A l’origine de la querelle
La conjoncture paraissait favorable à l’initiative européenne. En Chine même, on reconnaissait volontiers que le secteur devait être restructuré, après les investissements excessifs de ces dernières années. Les derniers plans quinquennaux chinois avaient fait de ce secteur une priorité de l’État, susceptible de justifier l’octroi d’aides massives aux entreprises « innovantes » du secteur, en particulier de la part des gouvernements locaux, avides de voir le tissu industriel de leur zone de compétence se développer. Fortes des encouragements officiels à investir un « secteur d’avenir » dans lequel la Chine, puisqu’elle ne devait pas faire face comme ailleurs à des géants étrangers solidement installés dans leurs positions dominantes, avait toutes les chances de se tailler la part du lion, les entreprises chinoises ont rapidement développé une capacité de production excessive, infiniment supérieure, non seulement à la taille du marché local, qui reste selon les chiffres officiels au moins, inférieur à celui de la France par exemple, mais à la taille du marché mondial dans son ensemble ! Il semble en effet que les capacités de production de panneaux solaires de l’industrie chinoise soient aujourd’hui égales à 150% de la demande mondiale. Ce phénomène de surproduction massive est typique de ce qui se passe aujourd’hui dans nombre de secteurs en Chine, où les mots d’ordre des autorités (par exemple de la puissante National Development and Reform Commission) constituent une forte incitation non seulement à l’investissement des entreprises, mais aussi à un financement privilégié par les banques, comme au soutien de la part des autorités locales par l’octroi par exemple de terres bon marché, dans le cadre de ce d’aucuns appellent un « capitalisme d’État » (Cf. Ian Bremmer, The end of Free Market, Penguin, 2010).

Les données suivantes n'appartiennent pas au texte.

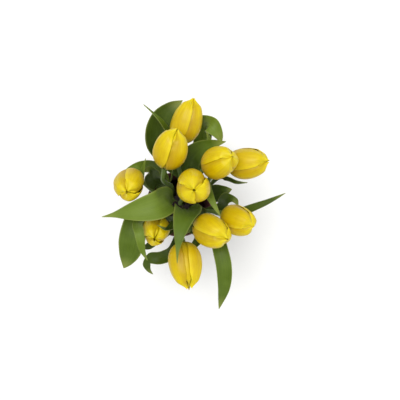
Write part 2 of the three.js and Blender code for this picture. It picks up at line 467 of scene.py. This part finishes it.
@dataclass(frozen=True)
class PetalFinish:
    """Waxy yellow petal: painted shade towards its foot and along the lapped seam, veined, with a painted
    highlight and orange flecks on its margins and tip.
    """

    name: str = "petal_yellow"
    body: Paint = (224, 200, 0)
    # Painted shade: the darker yellow towards the petal's foot.
    low: Paint = (198, 166, 0)
    deep: Paint = (184, 150, 0)
    foot: Paint = (172, 164, 44)
    # Painted highlight: the lighter yellow on the margins and tips.
    pale: Paint = (246, 228, 36)
    fleck: Paint = (222, 150, 16)
    # Painted shade: the darker yellow along the lapped seam.
    seam_shade: Paint = (160, 118, 0)

    def build(self, effects: Effects) -> bpy.types.Material:
        """Makes the material.

        Args:
            effects: The shared node groups.

        Returns:
            The material.
        """
        graph, material, shader = new_material(self.name)
        surface = graph.add("UVMap", {"uv_map": "UVMap"}).outputs[0]
        place = graph.add("TexCoord").outputs["Object"]
        across, along = graph.add("SeparateXYZ", i0=surface).outputs[:2]
        veins = graph.add("Group", {"node_tree": effects.veins}, Surface=surface, Count=46.0, Waver=2.2)
        patches = graph.add("Group", {"node_tree": effects.patches}, Place=place, Scale=90.0)
        margin = graph.add("Group", {"node_tree": effects.margin}, Surface=surface, Start=0.7)
        # Painted shade: the low yellow at the petal's foot rises to the body yellow higher up, broken by soft
        # patches.
        rise = graph.math("MULTIPLY_ADD", patches.outputs["Mask"], 0.25, along)
        body = graph.mix(graph.spread(rise, 0.25, 0.95), linear(*self.low), linear(*self.body))
        veined = graph.math("MULTIPLY", veins.outputs["Mask"], 0.45)
        body = graph.mix(veined, body, linear(*self.deep))
        # Painted highlight: pale yellow along the side margins, fading in from the foot, and over the tip.
        edge = graph.math("MULTIPLY", margin.outputs["Mask"], graph.spread(along, 0.1, 0.6))
        edge = graph.math("MAXIMUM", edge, graph.spread(along, 0.8, 1.0))
        body = graph.mix(graph.math("MULTIPLY", edge, 0.6), body, linear(*self.pale))
        # The orange flecks are the petal's own flush, laid on the same margin and tip mask.
        specks = graph.add("TexNoise", Vector=place, Scale=420.0, Detail=2.0)
        flecked = graph.math("MULTIPLY", graph.spread(specks.outputs[0], 0.64, 0.72), edge)
        body = graph.mix(graph.math("MULTIPLY", flecked, 0.8), body, linear(*self.fleck))
        # Painted shade: the darker seam yellow on the tucked side of each petal, next to the seam.
        under = graph.math("MULTIPLY", graph.spread(across, 0.3, 0.08), 0.55)
        body = graph.mix(under, body, linear(*self.seam_shade))
        foot = graph.spread(along, 0.2, 0.02)
        body = graph.mix(graph.math("MULTIPLY", foot, 0.75), body, linear(*self.foot))
        graph.tree.links.new(body, shader.inputs["Base Color"])
        rough = graph.add("MapRange", i0=veins.outputs["Mask"], i3=0.4, i4=0.52)
        graph.tree.links.new(rough.outputs[0], shader.inputs["Roughness"])
        bump = graph.add("Bump", Strength=0.35, Distance=0.6 * MM, Height=veins.outputs["Height"])
        graph.tree.links.new(bump.outputs[0], shader.inputs["Normal"])
        shader.inputs["Specular IOR Level"].default_value = 0.3
        shader.inputs["Subsurface Weight"].default_value = 0.2
        shader.inputs["Subsurface Radius"].default_value = (1.0, 0.8, 0.2)
        shader.inputs["Subsurface Scale"].default_value = 1.5 * MM
        return material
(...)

A partir de 2005 environ, la forte demande européenne de panneaux solaires fut providentielle pour la Chine. Les prix de rachats élevés de l’énergie solaire mis en place par les pays européens dans le cadre d’une politique volontariste de réduction des émissions de gaz à effet de serre ont provoqué un boom artificiel de la demande de panneaux solaires en Europe, à laquelle les producteurs européens, sous-dimensionnés, et ne bénéficiant pas, contrairement à leurs homologues chinois, du soutien de leurs gouvernements, n’ont pu répondre. Ce sont les entreprises chinoises qui ont profité de l’aubaine, au point de s’octroyer 80% d’un marché qui atteignait plus de 20 milliards d’euros en 2012.
Cette montée en puissance de l’industrie chinoise sur le marché européen a été rendue possible par une baisse drastique et régulière des prix imposée par les groupes chinois confrontés à une situation de surproduction sur leur marché intérieur. Cette chute des prix a hâté et justifié la fin progressive du système de rachats de l’électricité solaire dans les principaux pays européens. Les États européens ont trouvé dans la baisse des prix des panneaux solaires et du coût du watt solaire installé en Europe, la justification de la diminution, voire de la fin de subventions qui se sont révélées extrêmement couteuses au moment où ce secteur connut un développement rapide entre 2005 et 2010 environ. Dans un contexte de difficultés budgétaire aigues pour les États européens, la diminution drastique du prix du watt solaire (du fait de la grande braderie chinoise) est donc apparue comme une aubaine.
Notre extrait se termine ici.